14Ce mécanisme polyphonique apparaît avec une remarquable intensité au chapitre 9 du Chant de Salomon. Celui-ci clôt la première partie du roman, qui s’est concentrée sur la jeunesse de Milkman. Sa famille, et surtout ses sœurs, ne sont apparues qu’au second plan puisque Magdalene et Corinthians n’ont presque jamais eu la parole ; par la suite, elles parleront tout aussi peu. Pourtant, elles font avec ce chapitre une irruption tonitruante dans la narration et en particulier Magdalene, dont la tirade principale est essentielle pour comprendre les enjeux herméneutiques du roman. La première partie du chapitre se concentre sur la trajectoire de Corinthians, et permet notamment de donner à voir toute l’ambiguïté de sa position en tant que jeune femme noire éduquée dans une société où elle ne trouve sa place nulle part. Ainsi, alors que le lecteur n’avait jusqu’ici perçu les deux sœurs qu’à travers le regard indifférent voire méprisant du jeune Milkman, le texte nous force à prêter attention non seulement aux personnages dans leur individualité mais aussi à ce que leur trajectoire peut avoir d’exemplaire pour l’époque. Si quantitativement les deux sœurs sont très peu présentes dans le texte, cette disproportion ajoute une incroyable force à leur apparition et ne rend le passage que plus signifiant.

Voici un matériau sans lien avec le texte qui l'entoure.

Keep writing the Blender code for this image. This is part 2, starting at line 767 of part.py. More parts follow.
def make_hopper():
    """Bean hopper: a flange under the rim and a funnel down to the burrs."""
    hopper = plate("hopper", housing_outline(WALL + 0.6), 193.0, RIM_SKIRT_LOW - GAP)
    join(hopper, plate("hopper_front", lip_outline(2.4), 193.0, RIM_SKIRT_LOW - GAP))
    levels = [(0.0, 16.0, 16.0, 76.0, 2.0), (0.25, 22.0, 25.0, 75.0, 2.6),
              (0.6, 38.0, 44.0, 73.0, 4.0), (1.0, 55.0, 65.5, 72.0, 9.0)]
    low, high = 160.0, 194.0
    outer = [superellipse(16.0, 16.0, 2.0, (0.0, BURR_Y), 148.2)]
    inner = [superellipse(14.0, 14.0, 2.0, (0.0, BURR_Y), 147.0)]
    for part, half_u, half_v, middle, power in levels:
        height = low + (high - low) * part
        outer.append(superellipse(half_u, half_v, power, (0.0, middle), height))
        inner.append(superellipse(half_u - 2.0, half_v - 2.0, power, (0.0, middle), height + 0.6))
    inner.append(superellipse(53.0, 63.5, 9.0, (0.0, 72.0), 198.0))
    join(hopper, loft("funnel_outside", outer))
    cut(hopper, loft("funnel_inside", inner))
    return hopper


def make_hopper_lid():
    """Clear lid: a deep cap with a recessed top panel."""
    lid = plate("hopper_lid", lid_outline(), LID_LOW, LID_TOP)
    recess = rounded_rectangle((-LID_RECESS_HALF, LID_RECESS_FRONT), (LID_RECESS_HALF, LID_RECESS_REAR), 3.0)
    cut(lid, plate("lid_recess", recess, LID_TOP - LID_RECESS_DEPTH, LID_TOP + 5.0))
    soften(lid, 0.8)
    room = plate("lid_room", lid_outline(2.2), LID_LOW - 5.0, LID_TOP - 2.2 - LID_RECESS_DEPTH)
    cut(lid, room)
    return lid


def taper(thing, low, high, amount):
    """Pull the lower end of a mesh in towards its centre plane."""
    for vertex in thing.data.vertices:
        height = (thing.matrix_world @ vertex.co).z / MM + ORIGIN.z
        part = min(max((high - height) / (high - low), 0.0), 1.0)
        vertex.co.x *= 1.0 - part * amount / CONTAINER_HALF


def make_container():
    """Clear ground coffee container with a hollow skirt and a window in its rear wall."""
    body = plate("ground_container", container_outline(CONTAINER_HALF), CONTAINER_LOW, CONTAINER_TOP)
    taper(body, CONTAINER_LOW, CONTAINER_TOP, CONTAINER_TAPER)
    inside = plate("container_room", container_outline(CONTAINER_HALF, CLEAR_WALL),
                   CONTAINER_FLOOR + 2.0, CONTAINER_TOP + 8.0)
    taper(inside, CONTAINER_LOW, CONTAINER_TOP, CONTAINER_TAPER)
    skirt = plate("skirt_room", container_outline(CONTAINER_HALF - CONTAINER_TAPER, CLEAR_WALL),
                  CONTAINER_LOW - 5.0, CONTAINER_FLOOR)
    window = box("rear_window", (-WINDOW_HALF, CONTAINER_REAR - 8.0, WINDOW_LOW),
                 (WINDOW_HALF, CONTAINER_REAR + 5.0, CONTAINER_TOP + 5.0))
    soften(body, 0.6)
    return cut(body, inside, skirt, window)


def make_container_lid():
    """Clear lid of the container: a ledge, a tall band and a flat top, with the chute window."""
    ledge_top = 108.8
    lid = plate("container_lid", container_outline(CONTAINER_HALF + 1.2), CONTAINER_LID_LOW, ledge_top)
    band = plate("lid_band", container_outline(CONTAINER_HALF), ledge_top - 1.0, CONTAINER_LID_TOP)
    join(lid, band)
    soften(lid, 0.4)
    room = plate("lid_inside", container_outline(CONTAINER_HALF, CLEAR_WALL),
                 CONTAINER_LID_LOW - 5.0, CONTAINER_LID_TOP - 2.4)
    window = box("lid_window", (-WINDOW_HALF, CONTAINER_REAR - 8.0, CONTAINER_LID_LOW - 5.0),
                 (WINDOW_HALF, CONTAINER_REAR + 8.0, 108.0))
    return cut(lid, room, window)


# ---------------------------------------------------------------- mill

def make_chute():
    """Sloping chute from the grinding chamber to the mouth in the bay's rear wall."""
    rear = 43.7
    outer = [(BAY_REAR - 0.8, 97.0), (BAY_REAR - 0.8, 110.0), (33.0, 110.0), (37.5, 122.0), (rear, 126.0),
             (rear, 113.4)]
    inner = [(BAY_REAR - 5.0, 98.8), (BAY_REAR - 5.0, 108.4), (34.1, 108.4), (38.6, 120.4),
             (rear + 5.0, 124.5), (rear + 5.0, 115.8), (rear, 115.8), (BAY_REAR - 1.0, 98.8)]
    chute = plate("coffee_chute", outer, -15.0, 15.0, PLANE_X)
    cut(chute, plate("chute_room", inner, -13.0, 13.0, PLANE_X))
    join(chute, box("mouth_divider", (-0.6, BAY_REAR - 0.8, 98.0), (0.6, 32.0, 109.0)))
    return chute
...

15Magdalene apparaît dans le deuxième moment de ce chapitre ; elle a littéralement le dernier mot dans la première partie. Elle impose à son frère, qui rentre ivre après deux jours de beuverie, un face à face brutal et inattendu :
Il resta dans cet état, titubant, depuis la légère ivresse jusqu’à l’abrutissement total, pendant deux jours et une nuit, et il aurait continué une journée de plus sans une conversation qui le dessaoula avec Magdalene […], à qui il n’avait pas dit plus de quatre phrases de suite depuis la sixième. [He stayed that way, swaying from light buzz to stoned, for two days and a night, and would have extended it to at least another day but for a sobering conversation with Magdalene […], to whom he had not said more than four consecutive sentences since he was in the ninth grade.] (Morrison, [1977] 2004, p. 211, trad. p. 300)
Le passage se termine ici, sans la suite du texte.